The impressive library at Trinity College
Lunch was at a funky place called Gruel (recommended by Lonely Planet - I know I sound pathetic but sometimes the easiest thing is to just look in the guidebook for advice which everyone else is following as well), dinner in not-so-funky Burger King (Mikko's first Whopper meal!). Of course we had a pint (or two) with a nice Italian couple in the Temple Bar pub district, and I now have a new mission for tomorrow - see title. How ironic I sleep under a poster advertising this ghastly drink.

Make up your own ending!
I had forgotten that the city's largest tourist office is a converted church - how's that for kitch. However, I didn't forget that in Dublin, there are shops selling "genuine Irish gifts" everywhere, and the thought of how all the money people spend on all this rubbish (Guinness underwear, anyone?) could be spent is better not contemplated. But now I'm being my cynical self and not praising this place enough - it's a nice laid-back city with a quirky character, the people are friendly and just like in the movies, and there's also a sense of history, especially in the area around the park, with its beautiful old grand houses with their fantastic coloured doors!
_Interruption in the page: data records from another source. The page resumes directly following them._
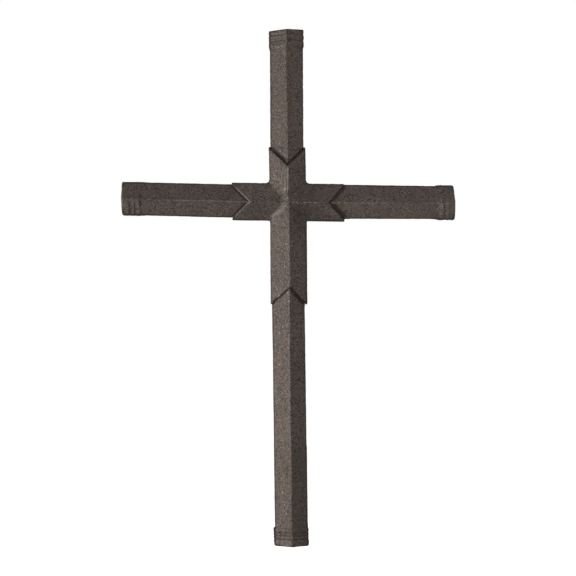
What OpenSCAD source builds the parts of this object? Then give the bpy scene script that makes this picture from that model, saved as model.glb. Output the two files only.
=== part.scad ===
// Memorial cross of ridged iron bars, cast in one piece with a swallow-tailed sleeve and ringed ends.
// The origin is the middle of the crossing, on the flat back. +Z is up and the ridges face -Y.

/* [Overall] */
// Height of the whole cross
height = 400.5; // [330:0.5:600]
// Width across both side arms
span = 258; // [200:1:400]
// Length of the top arm, from the middle of the crossing
top_arm = 133.5; // [100:0.5:160]

/* [Bars] */
// Width of the upright bar
upright_w = 25.3; // [18:0.1:34]
// Width of the side arms
arm_w = 25.5; // [18:0.1:34]
// Height of the square sides, from the flat back to the foot of the slopes
side_h = 5; // [4:0.1:10]
// Rise of the ridge above the square sides
ridge_rise = 8.5; // [6:0.1:14]

/* [Sleeve] */
// How far the sleeve is proud of the upright bar, on each side
sleeve_upright_proud = 1.4; // [0.8:0.1:4]
// How far the sleeve is proud of the side arms, on each side
sleeve_arm_proud = 1.7; // [0.8:0.1:4]
// How much higher the sleeve's ridges are than the ridges of the bars
sleeve_lift = 1.9; // [1:0.1:4]
// How much higher the sleeve's square sides are than those of the bars
sleeve_side_lift = 0.9; // [0:0.1:3]
// Reach of the sleeve's points along each side arm, from the middle of the crossing
sleeve_side = 43.4; // [36:0.1:60]
// Reach of the sleeve's points up the top arm
sleeve_up = 42.4; // [36:0.1:60]
// Reach of the sleeve's points down the lower arm
sleeve_down = 79.3; // [60:0.1:120]
// Radius of the upper inner corners
upper_corner_r = 3; // [0.5:0.1:8]
// Radius of the lower inner corners
lower_corner_r = 1.4; // [0.5:0.1:8]

/* [Collars] */
// Length of the ringed collar at each end
collar_len = 14.5; // [12:0.1:24]
// Length of the flare from a bar up to its collar
flare_len = 1.5; // [0.5:0.1:3]
// Width of each turned groove
groove_w = 1.5; // [0.6:0.1:2.1]
// Depth of each turned groove
groove_depth = 0.6; // [0.2:0.05:1]
// Radius of the softened edge around each end
end_r = 1.2; // [0.3:0.1:2.5]

/* [Hand finish, each in the order right, top, left, foot] */
// How far each collar is proud of its bar
collar_proud = [0.6, 0.6, 0.35, 0.6]; // [0.2:0.05:2]
// Turn of each bar off square, counterclockwise, in degrees
bar_lean = [-0.15, 0.25, -1.3, 0.75]; // [-2:0.05:2]
// Turn of each end face off square to its bar, counterclockwise, in degrees
end_slant = [3, 2.4, 1.3, -0.9]; // [-4:0.1:4]
// How far each bar's ridge sits off its middle, below the side arms and right of the upright
ridge_wander = [1, 0.3, 0.8, 0.7]; // [-2:0.1:2]
// Extra width of each bar where it leaves the crossing, on its left edge as seen from there
root_swell = [1.3, 0, 0, 0]; // [0:0.1:2]
// Turn of each arm of the sleeve off square, counterclockwise, in degrees
sleeve_lean = [-0.7, 1.25, -0.7, 0.5]; // [-2:0.05:2]
// Depth of each swallow-tail notch
notch_depth = [12.4, 15, 13.6, 14.1]; // [6:0.1:18]
// Length of the square tips on both sides of each notch
tip_len = [0.6, 2, 0.4, 1.4]; // [0.2:0.1:4]

/* [Hand finish of the crossing] */
// How far the upright bar sits to the left of the sleeve
upright_offset = 0.75; // [-1:0.05:1]
// Turn of the sleeve's ridges off square, counterclockwise, in degrees: across, upright
sleeve_ridge_lean = [-0.75, 0.7]; // [-2:0.05:2]
// How far the sleeve's ridges sit off its middle: below across, right of upright
sleeve_ridge_wander = [0.5, 0.6]; // [-2:0.1:2]

/* [Fixing holes] */
// Diameter of the two tapped holes in the back, at the core of an M6 thread
fixing_d = 5; // [3:0.1:8]
// Depth of the tapped holes
fixing_depth = 9; // [4:0.5:11]
// Height of the upper hole above the middle of the crossing
fixing_up = 70; // [20:1:110]
// Distance between the two holes
fixing_spacing = 240; // [80:1:240]

/* [Hidden] */

arc_steps = 6;
foot_arm = height - top_arm;
ridge_h = side_h + ridge_rise;
sleeve_ridge_h = ridge_h + sleeve_lift;
sleeve_side_h = side_h + sleeve_side_lift;
sleeve_upright_w = upright_w + 2 * sleeve_upright_proud;
sleeve_arm_w = arm_w + 2 * sleeve_arm_proud;
// Longer than any half width or height in the model, for stock that is trimmed by other shapes
reach = height;

// The four bars in turn, counterclockwise from the right, with
// [length, width, ridge off the middle, grooves as shares of the collar's band, from the bar to the end]
BARS = [
    [span / 2, arm_w,     -ridge_wander[0], [0.43, 0.76]],
    [top_arm,  upright_w, -ridge_wander[1], [0.37, 0.78]],
    [span / 2, arm_w,      ridge_wander[2], [0.25, 0.67]],
    [foot_arm, upright_w,  ridge_wander[3], [0.28, 0.48, 0.71]],
];

// The sleeve's four arms in the same order, with [reach of the tips, bar's half width, how far the sleeve is
// proud of it, ridge off the middle, half width of the next arm, corner radius before that arm]
SLEEVE = [
    [sleeve_side, arm_w / 2,     sleeve_arm_proud,     -sleeve_ridge_wander[0], sleeve_upright_w / 2, upper_corner_r],
    [sleeve_up,   upright_w / 2, sleeve_upright_proud, -sleeve_ridge_wander[1], sleeve_arm_w / 2,     upper_corner_r],
    [sleeve_side, arm_w / 2,     sleeve_arm_proud,      sleeve_ridge_wander[0], sleeve_upright_w / 2, lower_corner_r],
    [sleeve_down, upright_w / 2, sleeve_upright_proud,  sleeve_ridge_wander[1], sleeve_arm_w / 2,     lower_corner_r],
];

function turned(p, a) = [p[0] * cos(a) - p[1] * sin(a), p[0] * sin(a) + p[1] * cos(a)];

// A point of the sleeve's square outline, moved to where the leans of its arms take it
function leant(p) = [
    p[0] - p[1] * tan(sleeve_lean[p[1] > 0 ? 1 : 3]),
    p[1] + p[0] * tan(sleeve_lean[p[0] > 0 ? 0 : 2])
];

// Face of a bar along its length, as [distance from the crossing, how far it is proud]
function bar_face(length, proud, grooves) = let (
    band_start = length - collar_len + flare_len,
    band_end = length - end_r
) concat(
    [[-upright_w / 2, 0], [length - collar_len, 0], [band_start, proud]],
    [for (g = grooves, k = [-1, 0, 1])
        [band_start + g * (band_end - band_start) + k * groove_w / 2, proud - (k == 0 ? groove_depth : 0)]],
    [for (i = [0 : arc_steps]) let (a = 90 * i / arc_steps)
        [band_end + end_r * sin(a), proud - end_r + end_r * cos(a)]]
);

// One edge of a bar seen from the front, side 1 or -1, with its collar slanted
function bar_edge(face, w, side, slant, swell) = [
    for (i = [0 : len(face) - 1]) let (across = side * (w / 2 + face[i][1] + (i == 0 ? swell : 0)))
        [face[i][0] - (i == 0 ? 0 : across * tan(slant)), across]
];

// One arm of the sleeve's outline, along +X, with the inner corner that leads to the next arm
function sleeve_arm(a, notch, tip) = let (far = a[0], bar_half = a[1], half = a[1] + a[2], r = a[5]) concat(
    [[far, -half], [far, -bar_half], [far - tip, -bar_half], [far - notch, a[3]]],
    [[far - tip, bar_half], [far, bar_half], [far, half]],
    [for (i = [0 : arc_steps]) [a[4] + r, half + r] + turned([0, -r], -90 * i / arc_steps)]
);

// Everything below one slope of a bar that runs along +X, side 1 or -1
module below_slope(face, length, w, wander, side, slant) {
    incline = atan(ridge_rise / (w / 2 - side * wander));
    twist = side * atan(tan(slant) * cos(incline));
    stock = concat([[face[0][0], -reach]], face, [[length, -reach]]);
    mirror([0, side < 0 ? 1 : 0, 0])
        translate([length, side * wander, ridge_h])
            rotate([90 - incline, 0, 0])
                rotate([0, twist, 0])
                    translate([-length, 0, 0])
                        linear_extrude(height = reach, center = true) polygon(stock);
}

// One bar from the crossing to its collared end, lying on its back along +X
module bar(length, w, wander, grooves, proud, slant, swell) {
    face = bar_face(length, proud, grooves);
    last = len(face) - 1;
    right_edge = bar_edge(face, w, -1, slant, 0);
    left_edge = bar_edge(face, w, 1, slant, swell);
    intersection() {
        linear_extrude(height = 2 * ridge_h)
            polygon(concat(right_edge, [for (i = [last : -1 : 0]) left_edge[i]]));
        below_slope(face, length, w, wander, 1, slant);
        below_slope(face, length, w, wander, -1, slant);
    }
}

// Gable that runs both ways along X, with slopes that fall from the ridge to the back
module gable(w, wander) {
    spread = sleeve_ridge_h / (sleeve_ridge_h - sleeve_side_h);
    fall_left = spread * (w / 2 - wander);
    fall_right = spread * (w / 2 + wander);
    rotate([90, 0, 90])
        linear_extrude(height = 2 * reach, center = true)
            polygon([[wander - fall_right, 0], [wander + fall_left, 0], [wander, sleeve_ridge_h]]);
}

// Sleeve over the crossing, its outline trimmed to a swallow-tail on each arm
module sleeve() {
    outline = [for (i = [0 : 3])
        each [for (p = sleeve_arm(SLEEVE[i], notch_depth[i], tip_len[i])) leant(turned(p, 90 * i))]];
    intersection() {
        linear_extrude(height = 2 * sleeve_ridge_h) polygon(outline);
        union() {
            rotate([0, 0, sleeve_ridge_lean[0]]) gable(sleeve_arm_w, -sleeve_ridge_wander[0]);
            rotate([0, 0, 90 + sleeve_ridge_lean[1]]) gable(sleeve_upright_w, -sleeve_ridge_wander[1]);
        }
    }
}

// Two blind tapped holes in the back of the upright, for studs
module fixing_holes() {
    for (z = [fixing_up, fixing_up - fixing_spacing])
        translate([0, z, -1]) cylinder(h = fixing_depth + 1, d = fixing_d, $fn = 48);
}

module cross() {
    color([0.33, 0.30, 0.28])
        rotate([90, 0, 0])
            difference() {
                union() {
                    sleeve();
                    for (i = [0 : 3])
                        translate([i % 2 == 1 ? -upright_offset : 0, 0, 0])
                            rotate([0, 0, 90 * i + bar_lean[i]])
                                bar(BARS[i][0], BARS[i][1], BARS[i][2], BARS[i][3],
                                    collar_proud[i], end_slant[i], root_swell[i]);
                }
                fixing_holes();
            }
}

cross();
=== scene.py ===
import math

import bmesh
import bpy
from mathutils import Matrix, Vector, noise


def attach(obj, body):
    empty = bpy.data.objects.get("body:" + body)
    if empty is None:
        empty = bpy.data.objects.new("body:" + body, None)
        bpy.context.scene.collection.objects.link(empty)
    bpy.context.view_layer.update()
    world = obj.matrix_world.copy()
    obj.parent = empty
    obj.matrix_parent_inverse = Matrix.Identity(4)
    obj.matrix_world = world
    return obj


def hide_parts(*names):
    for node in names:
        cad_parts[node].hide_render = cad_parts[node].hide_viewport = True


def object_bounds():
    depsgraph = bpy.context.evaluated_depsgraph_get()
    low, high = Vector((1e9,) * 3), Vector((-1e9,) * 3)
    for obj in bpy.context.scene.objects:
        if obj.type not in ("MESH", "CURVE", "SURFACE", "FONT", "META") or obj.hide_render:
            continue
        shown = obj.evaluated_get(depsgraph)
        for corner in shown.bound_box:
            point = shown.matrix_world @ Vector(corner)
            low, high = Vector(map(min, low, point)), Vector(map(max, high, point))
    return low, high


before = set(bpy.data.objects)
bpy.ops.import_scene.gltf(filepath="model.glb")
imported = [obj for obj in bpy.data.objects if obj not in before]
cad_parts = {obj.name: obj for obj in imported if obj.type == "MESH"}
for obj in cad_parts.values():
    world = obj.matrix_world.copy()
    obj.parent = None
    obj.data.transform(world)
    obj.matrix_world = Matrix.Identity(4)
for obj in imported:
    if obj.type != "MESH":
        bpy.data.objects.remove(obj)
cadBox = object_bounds()
print("stage: frame loaded")

bpy.context.scene.view_settings.view_transform = "Standard"


def between(low, high, value):
    share = min(1.0, max(0.0, (value - low) / (high - low)))
    return share * share * (3 - 2 * share)  # an eased step, falling where low is above high


# the camera stands straight in front of the middle of the cross
camera = {
    "distance": 1.5,
    "lens": 120.8,
    "sensor": 36,
    "clip": (0.05, 50),
    "aimX": -0.00025,  # the aim's offset from the box's middle
    "aimZ": -0.0001,
    "eyeDepth": -0.006,  # the distance is taken from this plane inside the bars
}


def placeCamera(settings, low, high):
    lens = bpy.data.cameras.new("camera")
    lens.lens = settings["lens"]
    lens.sensor_width = settings["sensor"]
    lens.clip_start, lens.clip_end = settings["clip"]
    eye = bpy.data.objects.new("camera", lens)
    middle = (low + high) / 2
    eye.location.x = middle.x + settings["aimX"]
    eye.location.y = settings["eyeDepth"] - settings["distance"]
    eye.location.z = middle.z + settings["aimZ"]
    eye.rotation_euler.x = math.pi / 2
    bpy.context.scene.collection.objects.link(eye)
    bpy.context.scene.camera = eye


placeCamera(camera, *cadBox)
print("stage: camera placed")


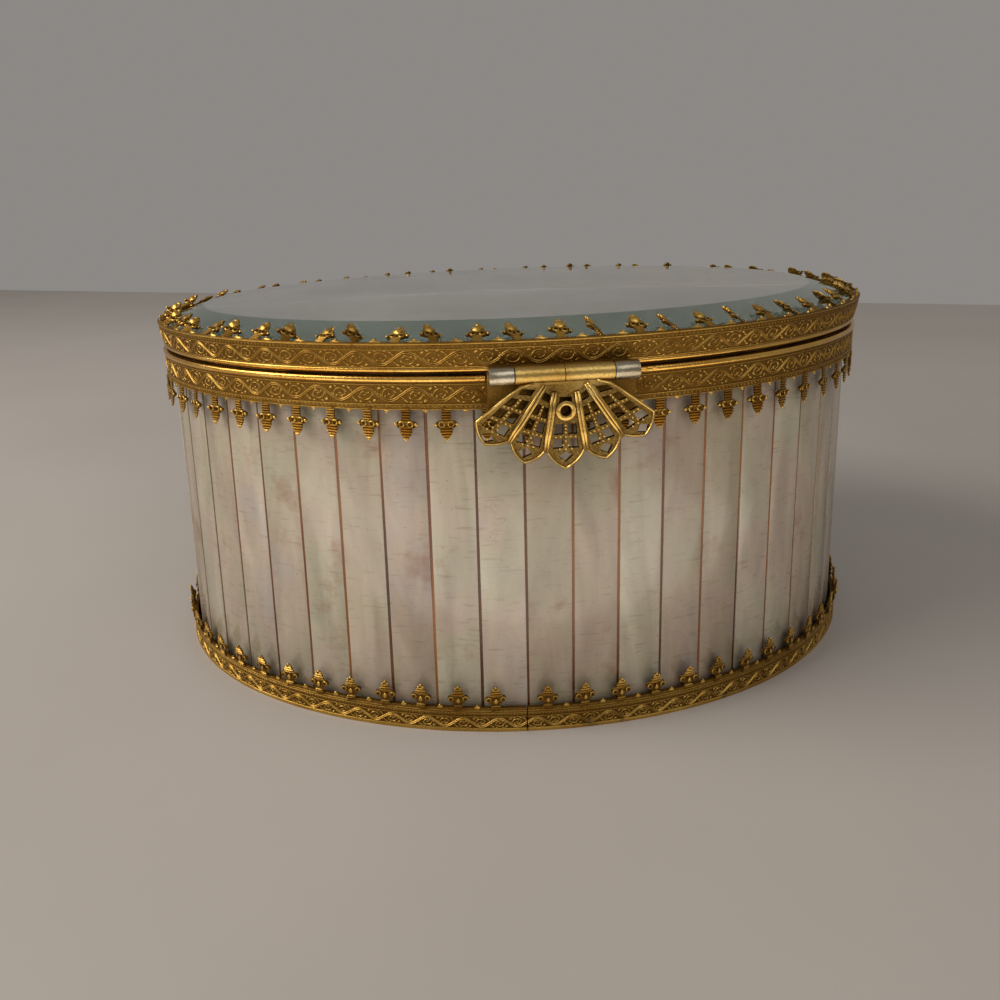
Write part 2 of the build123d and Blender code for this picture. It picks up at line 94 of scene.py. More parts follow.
# Book cloth of dyed cotton: a flat weave, drawn at 0.8 mm so that it shows, dull and dark.
book_cloth, tree = material_tree("dyed_book_cloth")
place = add(tree, "ShaderNodeTexCoord").outputs["Object"]
across = add(tree, "ShaderNodeTexWave", {"Vector": place, "Scale": 400}, bands_direction="X")
along = add(tree, "ShaderNodeTexWave", {"Vector": place, "Scale": 400}, bands_direction="Y")
both = {0: across.outputs["Fac"], 1: along.outputs["Fac"]}
weave = add(tree, "ShaderNodeMath", both, operation="MAXIMUM")
tone = add(tree, "ShaderNodeValToRGB", {0: weave.outputs[0]}, [(0.2, "#1d1917"), (0.9, "#3a332e")])
bump = add(tree, "ShaderNodeBump", {"Height": weave.outputs[0], "Strength": 0.5, "Distance": 0.1 * mm})
surface = {"Base Color": tone.outputs[0], "Normal": bump.outputs[0], "Roughness": 0.9}
shader = add(tree, "ShaderNodeBsdfPrincipled", surface)
add(tree, "ShaderNodeOutputMaterial", {"Surface": shader.outputs[0]})
dress(book_cloth, "underside_cover")

# Planed fruitwood: brown, with streaks of grain about 1.5 mm apart along X.
board_wood, tree = material_tree("planed_fruitwood")
place = add(tree, "ShaderNodeTexCoord").outputs["Object"]
stretched = add(tree, "ShaderNodeMapping", {"Vector": place, "Scale": (0.08, 1, 1)})
grain = add(tree, "ShaderNodeTexNoise", {"Vector": stretched.outputs[0], "Scale": 650, "Detail": 5})
tone = add(tree, "ShaderNodeValToRGB", {0: grain.outputs[0]}, [(0.3, "#6d4a2c"), (0.7, "#9a7248")])
bump = add(tree, "ShaderNodeBump", {"Height": grain.outputs[0], "Strength": 0.3, "Distance": 0.1 * mm})
surface = {"Base Color": tone.outputs[0], "Normal": bump.outputs[0], "Roughness": 0.6}
shader = add(tree, "ShaderNodeBsdfPrincipled", surface)
add(tree, "ShaderNodeOutputMaterial", {"Surface": shader.outputs[0]})
dress(board_wood, "bottom_board")


# ---- Pearl strips ----
# Fifty flat slips of mother-of-pearl, sawn from shell and polished. They stand side by side
# in the bands, each a little out of true, so every one catches the light differently.
strip_edge_round = 0.16 * mm
strip_turn = math.radians(0.5)
strip_lean = math.radians(0.12)
weld = 0.002 * mm


def only(piece):
    """Selects this piece alone and makes it the active one."""
    bpy.ops.object.select_all(action="DESELECT")
    piece.select_set(True)
    bpy.context.view_layer.objects.active = piece


def merged_copy(node, name):
    """A copy of a CAD node's mesh as a new piece, its loose triangles merged into faces."""
    piece = bpy.data.objects.new(name, nodes[node].data.copy())
    bpy.context.scene.collection.objects.link(piece)
    only(piece)
    bpy.ops.object.mode_set(mode="EDIT")
    bpy.ops.mesh.select_all(action="SELECT")
    bpy.ops.mesh.remove_doubles(threshold=weld)
    bpy.ops.mesh.dissolve_limited(angle_limit=math.radians(0.6))
    bpy.ops.mesh.customdata_custom_splitnormals_clear()
    bpy.ops.object.mode_set(mode="OBJECT")
    return piece


def modify(piece, kind, **settings):
    """Adds a modifier and applies it."""
    only(piece)
    modifier = piece.modifiers.new(kind.lower(), kind)
    for name, value in settings.items():
        setattr(modifier, name, value)
    bpy.ops.object.modifier_apply(modifier=modifier.name)


def smooth(piece, angle=35):
    """Shades a piece smooth, except over edges sharper than this many degrees."""
    only(piece)
    bpy.ops.object.shade_smooth_by_angle(angle=math.radians(angle))


def note(piece, name, values):
    """Writes one number per vertex as an attribute of the mesh."""
    layer = piece.data.attributes.new(name, "FLOAT", "POINT")
    layer.data.foreach_set("value", values)


# Polished mother-of-pearl: cloudy grey-beige with soft upright bands, blushes of pink and
# green, rust stains and fine scratches. The polish is high but worn.
pearl, tree = material_tree("polished_mother_of_pearl")
place = add(tree, "ShaderNodeTexCoord").outputs["Object"]
strip = add(tree, "ShaderNodeAttribute", attribute_name="strip").outputs["Fac"]
seed = add(tree, "ShaderNodeMath", {0: strip, 1: 37.0}, operation="MULTIPLY").outputs[0]
upright = add(tree, "ShaderNodeMapping", {"Vector": place, "Scale": (1, 1, 0.22)}).outputs[0]
lying = add(tree, "ShaderNodeMapping", {"Vector": place, "Scale": (0.12, 0.12, 1)}).outputs[0]
clouds = add(tree, "ShaderNodeTexNoise", noise_dimensions="4D", sockets={
    "Vector": upright, "W": seed, "Scale": 150, "Detail": 4, "Roughness": 0.55, "Distortion": 1.2})
lustre = add(tree, "ShaderNodeTexNoise", noise_dimensions="4D", sockets={
    "Vector": place, "W": seed, "Scale": 70, "Detail": 3, "Distortion": 0.8})
stains = add(tree, "ShaderNodeTexNoise", noise_dimensions="4D", sockets={
    "Vector": place, "W": seed, "Scale": 95, "Detail": 6, "Roughness": 0.65})
scratches = add(tree, "ShaderNodeTexNoise", noise_dimensions="4D", sockets={
    "Vector": lying, "W": seed, "Scale": 2600, "Detail": 3})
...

I spent some time just now reading and replying to emails and reading the news, which is harder every day. I also read my uncle's blog, which doens't exactly inspire one to burst into joyous singing, either. How easy it is for the rest of the world to turn a blind eye to human catastrophes like this or be brainwashed to think any massacre of innocent children is self-defence. Oh and by the way, how about the contanimation of the Meditteranean? And now I'm quoting my aunt, who says the sea is probably a terrorist as well.